## Information provided
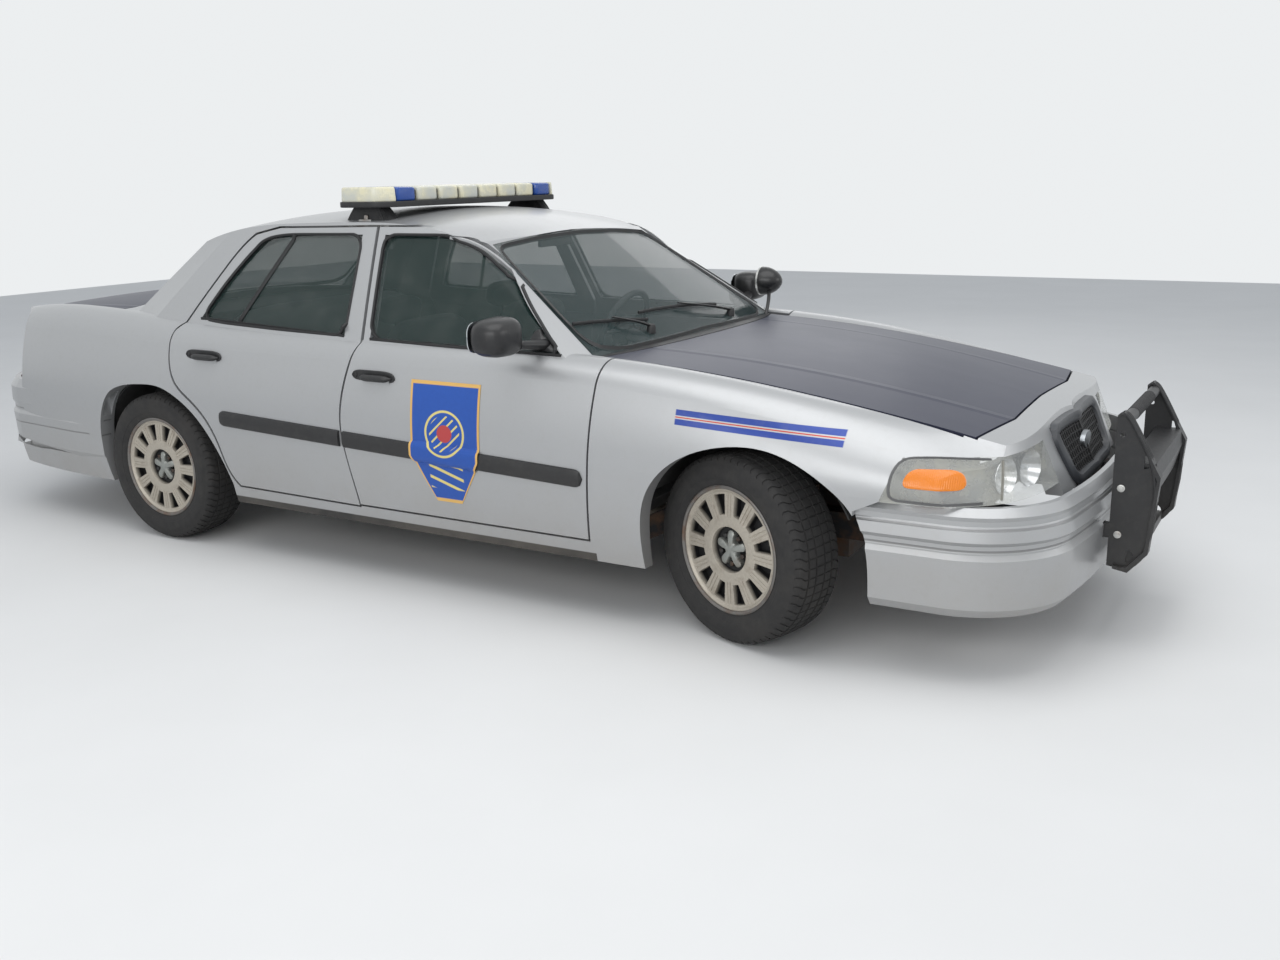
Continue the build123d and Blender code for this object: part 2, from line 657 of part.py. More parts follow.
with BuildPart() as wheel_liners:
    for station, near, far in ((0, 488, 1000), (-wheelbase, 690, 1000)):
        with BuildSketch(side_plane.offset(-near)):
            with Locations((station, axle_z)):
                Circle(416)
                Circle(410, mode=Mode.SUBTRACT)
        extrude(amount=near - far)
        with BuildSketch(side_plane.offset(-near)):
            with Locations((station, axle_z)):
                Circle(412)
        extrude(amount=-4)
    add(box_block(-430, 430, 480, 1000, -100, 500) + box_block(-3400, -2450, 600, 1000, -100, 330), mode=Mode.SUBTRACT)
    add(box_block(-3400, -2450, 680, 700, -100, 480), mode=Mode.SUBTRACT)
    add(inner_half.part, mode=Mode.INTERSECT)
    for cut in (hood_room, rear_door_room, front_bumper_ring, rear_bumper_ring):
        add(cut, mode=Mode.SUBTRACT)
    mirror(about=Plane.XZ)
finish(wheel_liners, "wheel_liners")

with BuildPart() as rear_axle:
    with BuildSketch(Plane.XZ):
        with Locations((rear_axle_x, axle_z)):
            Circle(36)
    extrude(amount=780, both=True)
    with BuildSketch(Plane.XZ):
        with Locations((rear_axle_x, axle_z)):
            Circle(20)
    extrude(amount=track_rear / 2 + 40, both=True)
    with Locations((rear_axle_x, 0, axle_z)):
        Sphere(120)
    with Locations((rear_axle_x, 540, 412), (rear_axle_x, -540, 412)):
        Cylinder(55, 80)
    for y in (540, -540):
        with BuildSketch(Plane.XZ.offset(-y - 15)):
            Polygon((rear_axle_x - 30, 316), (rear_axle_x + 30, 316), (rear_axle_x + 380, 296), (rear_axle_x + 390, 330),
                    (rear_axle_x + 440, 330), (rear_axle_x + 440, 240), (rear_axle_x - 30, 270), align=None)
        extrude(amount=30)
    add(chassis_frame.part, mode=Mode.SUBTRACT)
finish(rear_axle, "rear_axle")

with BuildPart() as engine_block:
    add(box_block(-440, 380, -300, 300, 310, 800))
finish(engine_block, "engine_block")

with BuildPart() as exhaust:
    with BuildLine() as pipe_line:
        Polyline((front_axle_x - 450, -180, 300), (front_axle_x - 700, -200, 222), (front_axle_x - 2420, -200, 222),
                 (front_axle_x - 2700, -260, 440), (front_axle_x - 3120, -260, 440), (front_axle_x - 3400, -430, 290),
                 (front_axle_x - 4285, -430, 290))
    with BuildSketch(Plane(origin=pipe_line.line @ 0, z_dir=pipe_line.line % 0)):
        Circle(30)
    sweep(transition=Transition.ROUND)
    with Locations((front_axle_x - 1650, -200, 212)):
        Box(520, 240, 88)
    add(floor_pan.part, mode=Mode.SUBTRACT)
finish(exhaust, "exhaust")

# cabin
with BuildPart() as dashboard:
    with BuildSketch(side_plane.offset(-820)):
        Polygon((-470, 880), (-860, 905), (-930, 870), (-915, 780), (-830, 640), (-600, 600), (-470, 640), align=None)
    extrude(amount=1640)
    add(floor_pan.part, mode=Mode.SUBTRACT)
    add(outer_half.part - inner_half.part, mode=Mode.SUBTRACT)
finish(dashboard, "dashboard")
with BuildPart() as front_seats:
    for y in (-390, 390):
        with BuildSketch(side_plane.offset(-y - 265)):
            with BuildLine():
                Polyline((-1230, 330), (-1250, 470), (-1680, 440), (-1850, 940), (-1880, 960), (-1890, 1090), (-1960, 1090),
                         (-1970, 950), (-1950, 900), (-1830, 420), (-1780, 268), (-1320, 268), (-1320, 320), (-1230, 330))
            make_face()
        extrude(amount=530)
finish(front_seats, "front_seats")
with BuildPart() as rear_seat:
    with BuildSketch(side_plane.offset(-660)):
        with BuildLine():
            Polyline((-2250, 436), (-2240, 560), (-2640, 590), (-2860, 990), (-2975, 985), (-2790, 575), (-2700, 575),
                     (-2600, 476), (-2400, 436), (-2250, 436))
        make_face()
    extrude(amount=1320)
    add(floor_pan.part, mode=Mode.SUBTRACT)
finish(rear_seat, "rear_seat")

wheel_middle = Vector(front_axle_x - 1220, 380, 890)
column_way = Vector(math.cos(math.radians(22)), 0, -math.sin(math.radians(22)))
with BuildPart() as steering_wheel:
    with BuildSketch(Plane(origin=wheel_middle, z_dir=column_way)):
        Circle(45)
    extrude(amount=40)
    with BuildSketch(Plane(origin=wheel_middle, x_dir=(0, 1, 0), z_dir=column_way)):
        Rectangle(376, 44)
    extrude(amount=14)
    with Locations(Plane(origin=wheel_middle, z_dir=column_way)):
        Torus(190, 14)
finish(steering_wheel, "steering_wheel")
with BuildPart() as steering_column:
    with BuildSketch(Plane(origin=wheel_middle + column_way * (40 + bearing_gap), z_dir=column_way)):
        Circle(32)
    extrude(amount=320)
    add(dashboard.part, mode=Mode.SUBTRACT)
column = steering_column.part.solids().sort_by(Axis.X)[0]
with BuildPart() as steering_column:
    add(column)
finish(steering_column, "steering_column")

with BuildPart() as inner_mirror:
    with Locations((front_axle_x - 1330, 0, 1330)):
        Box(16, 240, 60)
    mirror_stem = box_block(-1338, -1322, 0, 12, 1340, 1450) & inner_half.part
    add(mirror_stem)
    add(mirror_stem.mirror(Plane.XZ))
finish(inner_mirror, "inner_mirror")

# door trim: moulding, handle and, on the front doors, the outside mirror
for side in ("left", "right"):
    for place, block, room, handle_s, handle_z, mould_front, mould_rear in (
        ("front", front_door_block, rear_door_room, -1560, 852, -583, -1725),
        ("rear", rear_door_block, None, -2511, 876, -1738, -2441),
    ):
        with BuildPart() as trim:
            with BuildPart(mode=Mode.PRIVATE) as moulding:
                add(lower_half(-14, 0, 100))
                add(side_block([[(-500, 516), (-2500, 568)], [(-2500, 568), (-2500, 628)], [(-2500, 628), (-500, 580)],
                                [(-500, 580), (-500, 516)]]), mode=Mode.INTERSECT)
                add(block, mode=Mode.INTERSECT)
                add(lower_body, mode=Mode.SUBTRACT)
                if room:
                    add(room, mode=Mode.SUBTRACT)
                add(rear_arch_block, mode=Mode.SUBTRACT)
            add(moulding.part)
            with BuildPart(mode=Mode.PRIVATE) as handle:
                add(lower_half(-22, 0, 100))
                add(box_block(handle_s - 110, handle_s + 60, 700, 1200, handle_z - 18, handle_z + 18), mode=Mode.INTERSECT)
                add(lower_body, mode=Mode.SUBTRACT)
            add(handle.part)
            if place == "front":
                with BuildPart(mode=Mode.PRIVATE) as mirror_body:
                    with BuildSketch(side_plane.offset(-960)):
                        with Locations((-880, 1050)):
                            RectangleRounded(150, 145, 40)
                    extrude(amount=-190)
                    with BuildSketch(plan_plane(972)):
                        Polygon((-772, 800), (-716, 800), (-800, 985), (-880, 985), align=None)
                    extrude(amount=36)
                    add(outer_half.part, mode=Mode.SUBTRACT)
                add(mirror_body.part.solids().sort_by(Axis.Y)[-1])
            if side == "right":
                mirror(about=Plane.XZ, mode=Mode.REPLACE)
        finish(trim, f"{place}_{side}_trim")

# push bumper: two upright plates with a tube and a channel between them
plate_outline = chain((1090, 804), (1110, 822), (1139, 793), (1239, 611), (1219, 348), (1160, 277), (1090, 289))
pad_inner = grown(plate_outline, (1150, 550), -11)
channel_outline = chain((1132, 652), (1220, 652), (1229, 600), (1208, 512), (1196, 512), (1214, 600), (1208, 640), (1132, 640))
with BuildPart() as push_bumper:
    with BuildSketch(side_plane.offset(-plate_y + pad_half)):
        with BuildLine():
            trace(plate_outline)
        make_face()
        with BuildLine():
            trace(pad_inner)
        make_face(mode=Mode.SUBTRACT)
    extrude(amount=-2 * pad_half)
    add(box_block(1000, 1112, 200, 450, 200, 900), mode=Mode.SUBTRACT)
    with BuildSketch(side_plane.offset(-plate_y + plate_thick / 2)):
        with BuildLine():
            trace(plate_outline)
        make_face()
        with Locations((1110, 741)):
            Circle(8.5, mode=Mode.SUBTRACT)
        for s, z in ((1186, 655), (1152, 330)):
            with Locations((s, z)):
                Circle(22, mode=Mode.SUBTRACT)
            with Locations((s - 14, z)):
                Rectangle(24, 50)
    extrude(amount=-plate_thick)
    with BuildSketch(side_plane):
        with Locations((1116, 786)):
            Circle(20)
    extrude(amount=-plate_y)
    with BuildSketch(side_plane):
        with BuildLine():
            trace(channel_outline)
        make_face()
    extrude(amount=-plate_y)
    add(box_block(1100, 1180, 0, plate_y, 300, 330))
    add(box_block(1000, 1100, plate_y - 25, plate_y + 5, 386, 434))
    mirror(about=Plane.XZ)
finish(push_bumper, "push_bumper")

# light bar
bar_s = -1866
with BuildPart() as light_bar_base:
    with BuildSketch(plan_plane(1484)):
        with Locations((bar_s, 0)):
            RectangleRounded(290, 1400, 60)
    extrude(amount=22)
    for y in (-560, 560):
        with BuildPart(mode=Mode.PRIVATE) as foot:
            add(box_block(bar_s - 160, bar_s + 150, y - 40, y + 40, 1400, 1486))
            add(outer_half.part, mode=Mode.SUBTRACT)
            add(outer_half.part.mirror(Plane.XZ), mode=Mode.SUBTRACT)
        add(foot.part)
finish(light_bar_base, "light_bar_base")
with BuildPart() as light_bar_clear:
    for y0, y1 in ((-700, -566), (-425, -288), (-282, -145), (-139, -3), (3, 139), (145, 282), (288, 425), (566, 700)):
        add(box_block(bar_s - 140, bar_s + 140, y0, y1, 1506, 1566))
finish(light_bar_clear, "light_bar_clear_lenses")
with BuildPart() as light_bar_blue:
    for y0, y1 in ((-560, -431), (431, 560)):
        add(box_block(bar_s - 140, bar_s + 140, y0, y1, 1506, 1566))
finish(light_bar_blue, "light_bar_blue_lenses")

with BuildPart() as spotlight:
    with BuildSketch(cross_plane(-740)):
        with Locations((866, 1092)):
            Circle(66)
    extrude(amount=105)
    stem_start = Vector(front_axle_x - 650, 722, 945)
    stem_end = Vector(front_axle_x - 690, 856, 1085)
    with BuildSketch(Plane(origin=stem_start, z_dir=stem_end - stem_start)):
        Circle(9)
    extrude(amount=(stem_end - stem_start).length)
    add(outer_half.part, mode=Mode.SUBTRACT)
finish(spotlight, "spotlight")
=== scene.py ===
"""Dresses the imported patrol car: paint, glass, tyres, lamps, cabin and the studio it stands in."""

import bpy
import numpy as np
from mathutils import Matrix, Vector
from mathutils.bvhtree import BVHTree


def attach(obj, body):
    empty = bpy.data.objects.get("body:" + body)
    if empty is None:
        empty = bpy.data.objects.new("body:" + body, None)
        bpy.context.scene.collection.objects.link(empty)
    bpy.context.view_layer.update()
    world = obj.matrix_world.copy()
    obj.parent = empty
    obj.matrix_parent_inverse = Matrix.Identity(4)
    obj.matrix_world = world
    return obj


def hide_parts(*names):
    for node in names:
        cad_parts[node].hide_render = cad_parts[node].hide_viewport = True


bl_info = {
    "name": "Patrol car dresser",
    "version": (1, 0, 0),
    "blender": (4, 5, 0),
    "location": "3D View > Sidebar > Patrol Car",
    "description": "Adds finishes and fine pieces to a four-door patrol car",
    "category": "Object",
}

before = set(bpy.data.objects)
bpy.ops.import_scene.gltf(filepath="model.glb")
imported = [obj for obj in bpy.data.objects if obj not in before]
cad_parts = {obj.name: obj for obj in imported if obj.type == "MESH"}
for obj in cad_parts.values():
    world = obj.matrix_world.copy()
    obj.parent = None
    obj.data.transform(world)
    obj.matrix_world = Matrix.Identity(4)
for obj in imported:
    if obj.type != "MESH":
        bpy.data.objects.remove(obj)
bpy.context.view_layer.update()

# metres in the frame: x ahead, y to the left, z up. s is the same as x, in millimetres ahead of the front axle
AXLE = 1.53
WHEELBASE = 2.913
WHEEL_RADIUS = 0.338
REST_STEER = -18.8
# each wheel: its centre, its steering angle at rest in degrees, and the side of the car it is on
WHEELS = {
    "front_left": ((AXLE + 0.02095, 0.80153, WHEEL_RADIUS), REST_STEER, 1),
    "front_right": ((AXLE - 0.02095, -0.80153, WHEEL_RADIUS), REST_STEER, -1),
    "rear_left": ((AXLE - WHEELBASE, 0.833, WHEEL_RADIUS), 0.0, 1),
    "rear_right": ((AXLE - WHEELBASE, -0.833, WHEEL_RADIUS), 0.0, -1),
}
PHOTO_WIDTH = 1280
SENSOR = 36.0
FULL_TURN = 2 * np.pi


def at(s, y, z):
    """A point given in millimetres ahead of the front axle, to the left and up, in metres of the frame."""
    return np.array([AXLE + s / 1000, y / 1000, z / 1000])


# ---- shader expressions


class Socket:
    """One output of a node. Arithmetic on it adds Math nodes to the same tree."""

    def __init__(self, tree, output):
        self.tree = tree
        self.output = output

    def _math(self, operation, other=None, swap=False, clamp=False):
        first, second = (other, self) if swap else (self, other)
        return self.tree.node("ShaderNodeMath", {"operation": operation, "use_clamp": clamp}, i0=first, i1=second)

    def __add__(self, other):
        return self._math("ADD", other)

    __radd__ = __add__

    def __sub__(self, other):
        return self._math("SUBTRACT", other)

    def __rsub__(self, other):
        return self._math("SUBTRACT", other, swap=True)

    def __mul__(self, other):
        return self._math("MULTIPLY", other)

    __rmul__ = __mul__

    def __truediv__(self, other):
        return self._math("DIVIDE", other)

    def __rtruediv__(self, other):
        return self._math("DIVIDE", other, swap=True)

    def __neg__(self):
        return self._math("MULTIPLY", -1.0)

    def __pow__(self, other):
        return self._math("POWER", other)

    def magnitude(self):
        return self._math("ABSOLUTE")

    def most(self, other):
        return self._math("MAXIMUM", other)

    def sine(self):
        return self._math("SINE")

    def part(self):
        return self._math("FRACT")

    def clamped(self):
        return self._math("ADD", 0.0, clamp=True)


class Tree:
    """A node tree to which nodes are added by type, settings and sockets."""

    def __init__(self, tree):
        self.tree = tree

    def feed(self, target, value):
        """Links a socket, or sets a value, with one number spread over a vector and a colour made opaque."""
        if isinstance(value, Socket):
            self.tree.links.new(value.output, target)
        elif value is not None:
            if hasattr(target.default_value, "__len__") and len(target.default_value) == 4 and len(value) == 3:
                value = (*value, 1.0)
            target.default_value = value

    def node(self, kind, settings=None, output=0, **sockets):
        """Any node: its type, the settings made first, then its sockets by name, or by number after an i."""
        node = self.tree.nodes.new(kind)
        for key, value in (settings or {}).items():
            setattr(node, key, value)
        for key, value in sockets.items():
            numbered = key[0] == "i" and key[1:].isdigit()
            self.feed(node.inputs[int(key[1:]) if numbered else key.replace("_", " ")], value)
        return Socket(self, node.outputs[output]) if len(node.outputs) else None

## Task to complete
All lines that include "Identity" are to be gathered and copied.

## Output of the task
    obj.matrix_parent_inverse = Matrix.Identity(4)
    obj.matrix_world = Matrix.Identity(4)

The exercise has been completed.